In 1952, two years before the Supreme Court of the United States decided Brown v. Board of Education, Black deaf students in Washington, D.C., who had been prohibited from attending the local school for white deaf students and forced to go to school in Maryland, won the right to be educated in their hometowns in Miller v. Board of Education of District of Columbia. Brown is heralded as one of the most important racial justice cases of all time. It overturned Plessy v. Ferguson’s longstanding “separate but equal” mandate and ruled that the segregation of students based on race violates the equal protection clause of the Fourteenth Amendment. However, less is known about Brown’s connection to disability history. Beyond the obvious similarities between Miller and Brown, the attorneys who represented the plaintiffs in Miller also represented the plaintiffs in Bolling v. Sharpe, one of the five companion cases that ultimately comprised Brown v. Board of Education. Additionally, one of the named plaintiffs in Gebhart v. Belton, another one of the Brown companion cases, challenged the segregation of Delaware schools so that her daughter, who had a heart condition, would not have to travel several miles to attend the only high school in the state for Black students.

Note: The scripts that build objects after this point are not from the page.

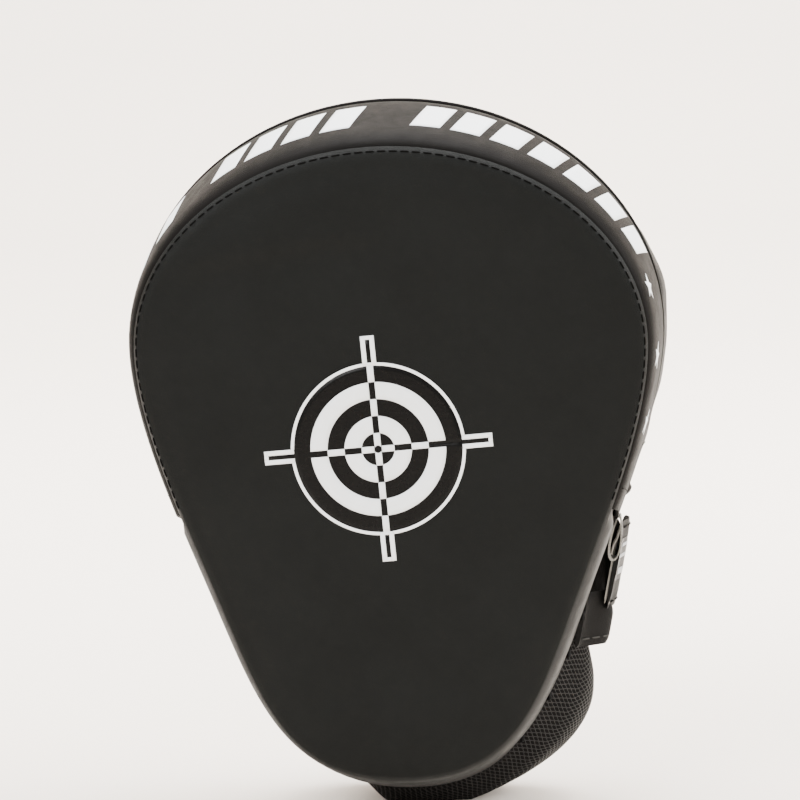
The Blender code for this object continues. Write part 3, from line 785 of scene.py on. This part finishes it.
def make_pocket():
    for name, inset, thickness, finish, slot in (
        ("hood_cover", 0.0, LEATHER, LEATHER_BACK, "black_leather"),
        ("hood_padding", 2.6, 5.2, SOFT_FOAM, "soft_foam"),
        ("hood_lining", 11.0, 1.0, POCKET_CLOTH, "pocket_lining"),):
        rows = hood_rows(inset)
        if name == "hood_cover":
            rows = dimple(rows, 0.55)
        mesh = grid(name, rows, centre=(0, 60, 20))
        obj = piece(name, mesh, finish, nodes=[name], slot=slot)
        thicken(obj, thickness)
    edge = np.array([row[-1] for row in hood_rows(5.8)])
    edge = resampled(np.concatenate([edge, edge[::-1] * (-1, 1, 1)]), 120)
    tube("pocket_binding", edge - (0, 0, 0.6), (6.7, 3.0), LEATHER_SATIN, sides=18, slot="satin_leather")
    line = np.array([row[-6] for row in hood_rows(-0.3)[:-2]])
    stitches = [line[1:-1], line[1:-1] * (-1, 1, 1)]
    dashes("binding_stitches", stitches, THREAD_BLACK, radius=0.35)
    centre_line = np.array([row[60] for row in hood_rows(0.0)])[3:-3]
    tube("pocket_ridge", centre_line + (0, 0.2, 0.1), (1.0, 0.5), LEATHER_BACK, sides=8, up=(1, 0, 0))


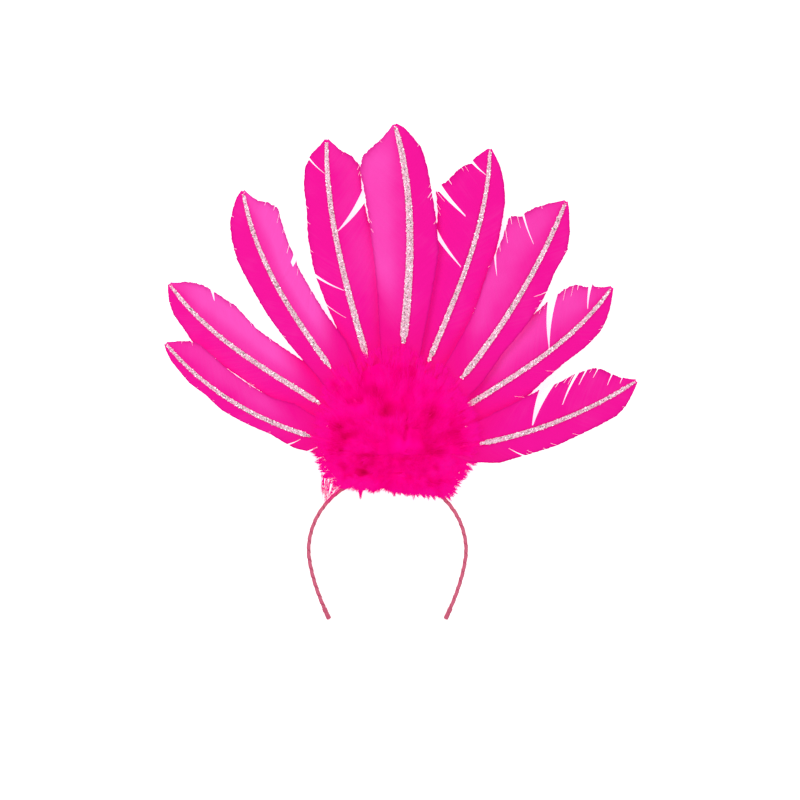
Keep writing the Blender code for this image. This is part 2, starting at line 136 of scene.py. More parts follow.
# How much of its colour a web gives back under the lamps, and how strongly it glows with painted light in its
# own colour that stands in for light through it; the same two for the down, whose painted glow stands in for
# light scattered through it
WEB_LIT_SHARE = 0.78
WEB_PAINTED_GLOW = 0.37
DOWN_LIT_SHARE = 0.42
DOWN_PAINTED_GLOW = 0.64

FEATHERS = records(
    "number layer root_angle tip_angle reach bow skew strip_start",
    (1, "front", 168, 153.9, 0.766, 0.092, 0.13, 0.27),
    (2, "back", 147, 142.6, 0.854, 0.032, 1.35, 0.27),
    (3, "front", 126, 119.6, 0.921, 0.053, 0.68, 0.31),
    (4, "back", 106, 101.9, 0.979, 0.031, 0.79, 0.27),
    (5, "front", 87, 89.7, 1.003, -0.046, 0.61, 0.30),
    (6, "back", 69, 72.4, 0.975, -0.037, 0.95, 0.27),
    (7, "front", 51, 55.7, 0.931, -0.053, 0.05, 0.29),
    (8, "back", 32, 37.4, 0.837, -0.040, 0.94, 0.26),
    (9, "front", 9, 16.9, 0.770, -0.066, 0.04, 0.29),
)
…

Yet, when most civil rights legal scholars discuss the history of Brown, its disability history is not part of the story. Additionally, when disability legal scholars discuss Brown, the primary conversation concerns Brown as a precedent for the right of students with disabilities to be educated in integrated settings with nondisabled students, not the role of disability in Brown itself.

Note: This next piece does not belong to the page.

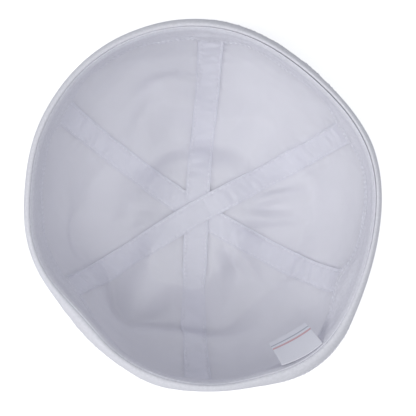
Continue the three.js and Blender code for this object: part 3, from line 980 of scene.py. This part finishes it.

This Article uses Miller and Gebhart to challenge what I call the Black civil rights-disability rights binary—the traditional characterization of “Black civil rights” and “disability rights” as separate and chronological movements—found in legal scholarship and advocacy. It situates Miller within the context of other key cases whose incremental precedents set the stage for the victory in Brown. Using case filings and other primary sources, it also examines civil rights attorneys’ advocacy for racial equality on behalf of Black disabled students considering the attitudes towards race at the time, let alone the attitudes towards other marginalized identities like disability. This Article concludes that the recognition of the disability history of a prominent civil rights case like Brown adds important nuance to the story of desegregation. Its absence helps explain the often-critiqued challenges to intersectional organizing and reveals important lessons for the improved inclusion of disability in civil rights advocacy more broadly.